The tracking system makes privilege and inequality blatantly visible to everyone. It creates under one roof "two worlds of schooling," to quote Goodlad. Students in academic programs read Shakespeare's plays. The commonality, notes the Carnegie report, are allowed virtually no contact with serious literature. In their English classes they practice filling out job applications. "Gifted" students alone are encouraged to think for themselves. The rest are subjected to sanctimonious wind, chiefly about "work habits" and "career opportunities."

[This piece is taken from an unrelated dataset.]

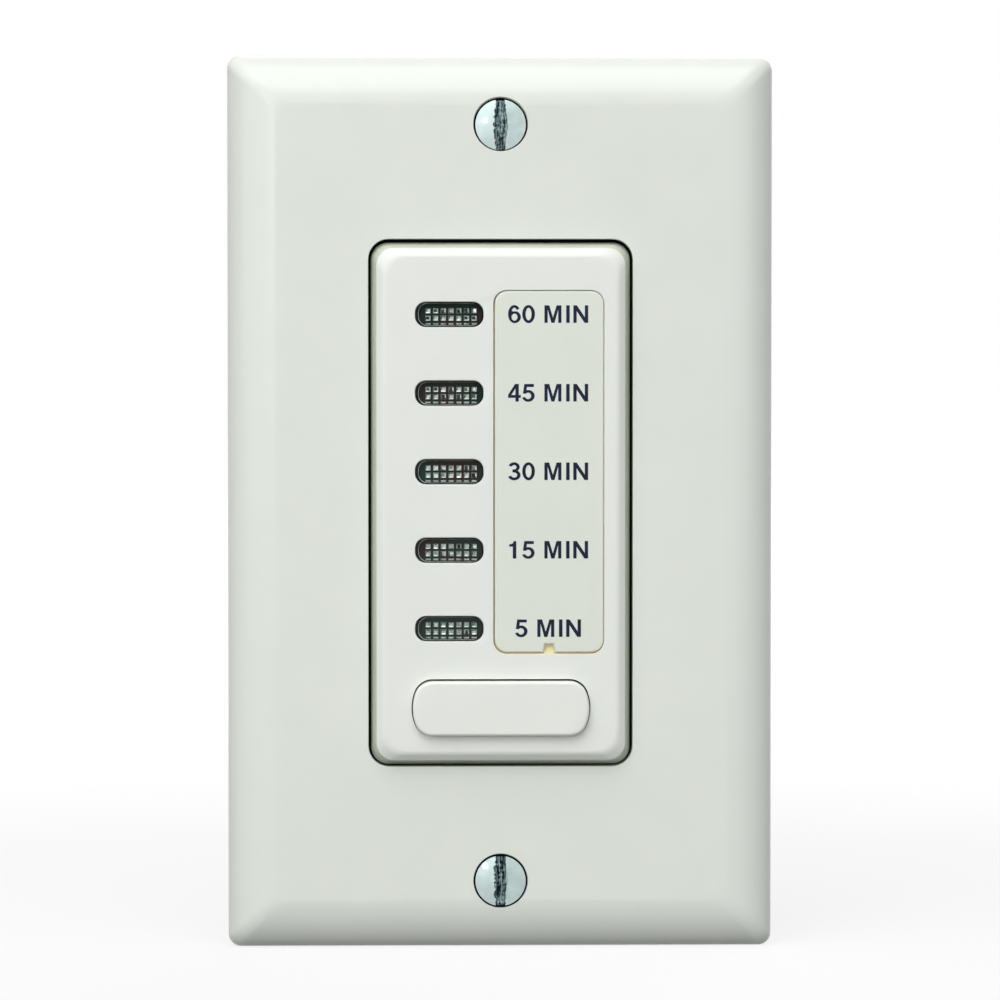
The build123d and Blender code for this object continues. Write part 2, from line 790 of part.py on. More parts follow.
# Small switch: body, snap dome, plunger and the metal frame that holds them
with BuildPart() as tact_switch_body:
    with BuildSketch(room(tact_back)):
        with Locations((0, button_z)):
            Rectangle(tact_size, tact_size)
    extrude(amount=tact_height)
    with BuildSketch(room(tact_floor)):
        with Locations((0, button_z)):
            Circle(tact_bore_radius)
    extrude(amount=tact_height, mode=Mode.SUBTRACT)
save(tact_switch_body, "tact_switch_body")

with BuildPart() as tact_switch_dome:
    dome_back = tact_floor + seat_gap
    dome_top = tact_floor + tact_dome_height
    dome_bend = dome_top - (dome_top - dome_back) * dome_bend_share
    outline = [
        (0, dome_top),
        (tact_dome_radius / 2, dome_bend),
        (tact_dome_radius, dome_back + tact_dome_thickness),
        (tact_dome_radius, dome_back),
        (tact_dome_radius - tact_dome_thickness, dome_back),
        (tact_dome_radius / 2, dome_bend - tact_dome_thickness),
        (0, dome_top - tact_dome_thickness),
    ]
    add(turned(outline, 0, button_z))
save(tact_switch_dome, "tact_switch_dome")

with BuildPart() as tact_switch_plunger:
    with BuildSketch(room(plunger_back)):
        with Locations((0, button_z)):
            Circle(tact_plunger_radius)
    extrude(amount=tact_plunger_length)
save(tact_switch_plunger, "tact_switch_plunger")

with BuildPart() as tact_switch_frame:
    with BuildSketch(room(tact_front + seat_gap)):
        with Locations((0, button_z)):
            Rectangle(tact_size + 2 * tact_frame_thickness, tact_size)
            Circle(tact_bore_radius, mode=Mode.SUBTRACT)
    extrude(amount=tact_frame_thickness)
    for side in (-1, 1):
        with BuildSketch(room(tact_front + seat_gap)):
            with Locations((side * (tact_size + tact_frame_thickness + 2 * seat_gap) / 2, button_z)):
                Rectangle(tact_frame_thickness, tact_size / 2)
        extrude(amount=-tact_frame_claw)
save(tact_switch_frame, "tact_switch_frame")

# Display board with the holes of its screws and of the pin header
with BuildPart() as display_board:
    with BuildSketch(room(display_board_back)):
        RectangleRounded(display_board_width, display_board_height, display_board_radius)
        with Locations(*post_places):
            Circle(board_screw_hole_radius, mode=Mode.SUBTRACT)
        with Locations((0, header_z)):
            with GridLocations(header_pitch, header_pitch, header_pins, 1):
                Circle(header_hole_radius, mode=Mode.SUBTRACT)
    extrude(amount=board_thickness)
save(display_board, "display_board")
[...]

"If you are a child of low-income parents," reports Sizer, "the chances are good that you will receive limited and often careless attention from adults in your high school. If you are the child of upper-middle-income parents, the chances are good that you will receive substantial and careful attention." In Brookline High School in Massachusetts, one of Lightfoot's "good" schools, a few fortunate students enjoy special treatment in their Advanced Placement classes. Meanwhile, students tracked into "career education" learn about "institutional cooking and clean-up" in a four-term Food Service course that requires them to mop up after their betters in the school cafeteria.

This wretched arrangement expresses the true spirit of public education in America and discloses the real aim of its hidden curriculum. A favored few, pampered and smiled upon, are taught to cherish privilege and despise the disfavored. The favorless many, who have majored in failure for years, are taught to think ill of themselves. Youthful spirits are broken to the world and every impulse of citizenship is effectively stifled. John Goodlad's judgment is severe but just: "There is in the gap between our highly idealistic goals for schooling in our society and the differentiated opportunities condoned and supported in schools a monstrous hypocrisy."

The public schools of America have not been corrupted for trivial reasons. Much would be different in a republic composed of citizens who could judge for themselves what secured or endangered their freedom. Every wielder of illicit or undemocratic power, every possessor of undue influence, every beneficiary of corrupt special privilege would find his position and tenure at hazard. Republican education is a menace to powerful, privileged, and influential people, and they in turn are a menace to republican education. That is why the generation that founded the public schools took care to place them under the suffrage of local communities, and that is why the corrupters of public education have virtually destroyed that suffrage. In 1932 there were 127,531 school districts in America. Today there are approximately 15,840 and they are virtually impotent, their proper role having been usurped by state and federal authorities. Curriculum and textbooks, methods of instruction, the procedures of the classroom, the organization of the school day, the cant, the pettifogging, and the corruption are almost uniform from coast to coast. To put down the menace of republican education its shield of local self-government had to be smashed, and smashed it was.

The public schools we have today are what the powerful and the considerable have made of them. They will not be redeemed by trifling reforms. Merit pay, a longer school year, more homework, special schools for "the gifted," and more standardized tests will not even begin to turn our public schools into nurseries of "informed, active and questioning citizens." They are not meant to. When the authors of A Nation at Risk call upon the schools to create an "educated work force," they are merely sanctioning the prevailing corruption, which consists precisely in the reduction of citizens to credulous workers. The education of a free people will not come from federal bureaucrats crying up "excellence" for "economic growth," any more than it came from their predecessors who cried up schooling as a means to "get a better job."

Only ordinary citizens can rescue the schools from their stifling corruption, for nobody else wants ordinary children to become questioning citizens at all. If we wait for the mighty to teach America's youth what secures or endangers their freedom, we will wait until the crack of doom.